(Collected data)
···

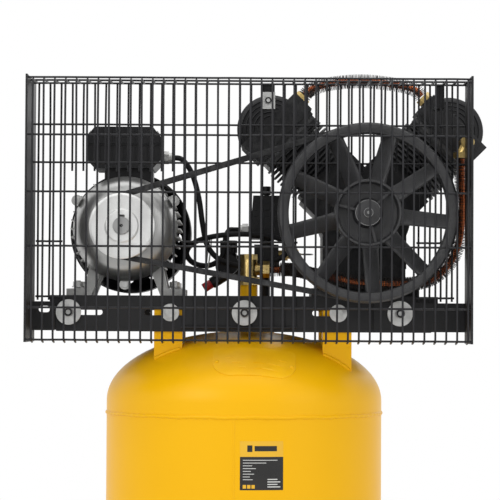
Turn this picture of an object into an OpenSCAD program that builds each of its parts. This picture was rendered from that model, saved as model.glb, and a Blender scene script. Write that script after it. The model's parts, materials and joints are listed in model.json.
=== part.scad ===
// Vertical tank compressor: belt-driven V-twin pump and motor on a yellow air receiver.
// Millimetres, +Z up, floor at z = 0. The belt guard faces -Y and the controls face +Y.

/* [Receiver] */
// Outside diameter of the tank
tank_d = 400; // [380:5:420]
// Wall thickness of the tank
tank_wall = 3; // [2:0.5:5]
// Height of the top of the upper head above the floor
tank_top = 950; // [940:5:960]
// Length of the straight shell between the two heads
tank_shell_len = 662; // [640:2:670]

/* [Deck] */
// Length of the folded deck plate along X
deck_len = 550; // [540:2:560]
// Width of the deck plate along Y
deck_w = 200; // [196:2:204]
// Height of the deck's top face above the top of the tank
deck_gap = 50; // [48:1:54]
// Height of the folded flanges
deck_flange = 51; // [48:1:54]
// Thickness of the deck sheet
deck_t = 3; // [2:0.5:4]

/* [Belt drive] */
// Pitch diameter of the flywheel
fly_pitch_d = 246; // [240:2:250]
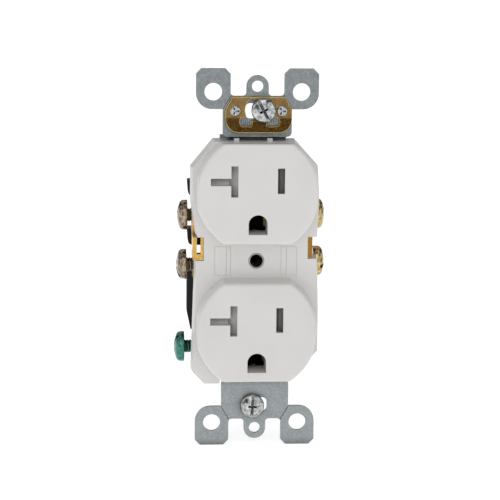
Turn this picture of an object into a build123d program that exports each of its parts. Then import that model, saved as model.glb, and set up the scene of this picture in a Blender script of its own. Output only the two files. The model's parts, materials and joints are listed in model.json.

···

● Short problem: In full and verbatim, repeat the records given above.

● The solution:
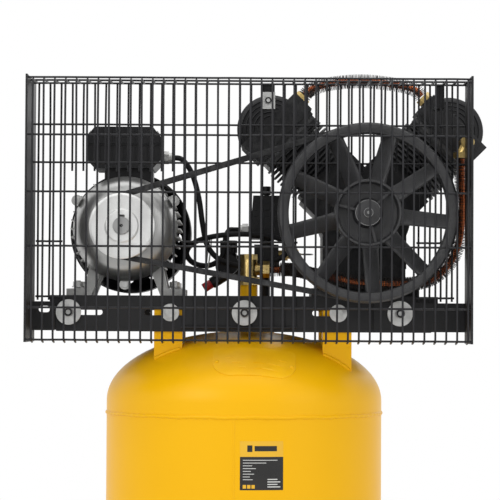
Turn this picture of an object into an OpenSCAD program that builds each of its parts. This picture was rendered from that model, saved as model.glb, and a Blender scene script. Write that script after it. The model's parts, materials and joints are listed in model.json.
=== part.scad ===
// Vertical tank compressor: belt-driven V-twin pump and motor on a yellow air receiver.
// Millimetres, +Z up, floor at z = 0. The belt guard faces -Y and the controls face +Y.

/* [Receiver] */
// Outside diameter of the tank
tank_d = 400; // [380:5:420]
// Wall thickness of the tank
tank_wall = 3; // [2:0.5:5]
// Height of the top of the upper head above the floor
tank_top = 950; // [940:5:960]
// Length of the straight shell between the two heads
tank_shell_len = 662; // [640:2:670]

/* [Deck] */
// Length of the folded deck plate along X
deck_len = 550; // [540:2:560]
// Width of the deck plate along Y
deck_w = 200; // [196:2:204]
// Height of the deck's top face above the top of the tank
deck_gap = 50; // [48:1:54]
// Height of the folded flanges
deck_flange = 51; // [48:1:54]
// Thickness of the deck sheet
deck_t = 3; // [2:0.5:4]

/* [Belt drive] */
// Pitch diameter of the flywheel
fly_pitch_d = 246; // [240:2:250]
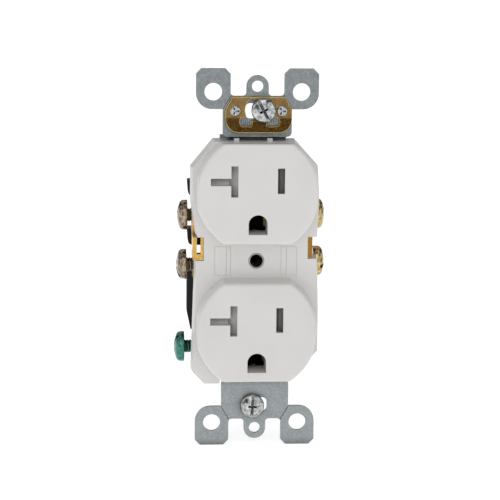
Turn this picture of an object into a build123d program that exports each of its parts. Then import that model, saved as model.glb, and set up the scene of this picture in a Blender script of its own. Output only the two files. The model's parts, materials and joints are listed in model.json.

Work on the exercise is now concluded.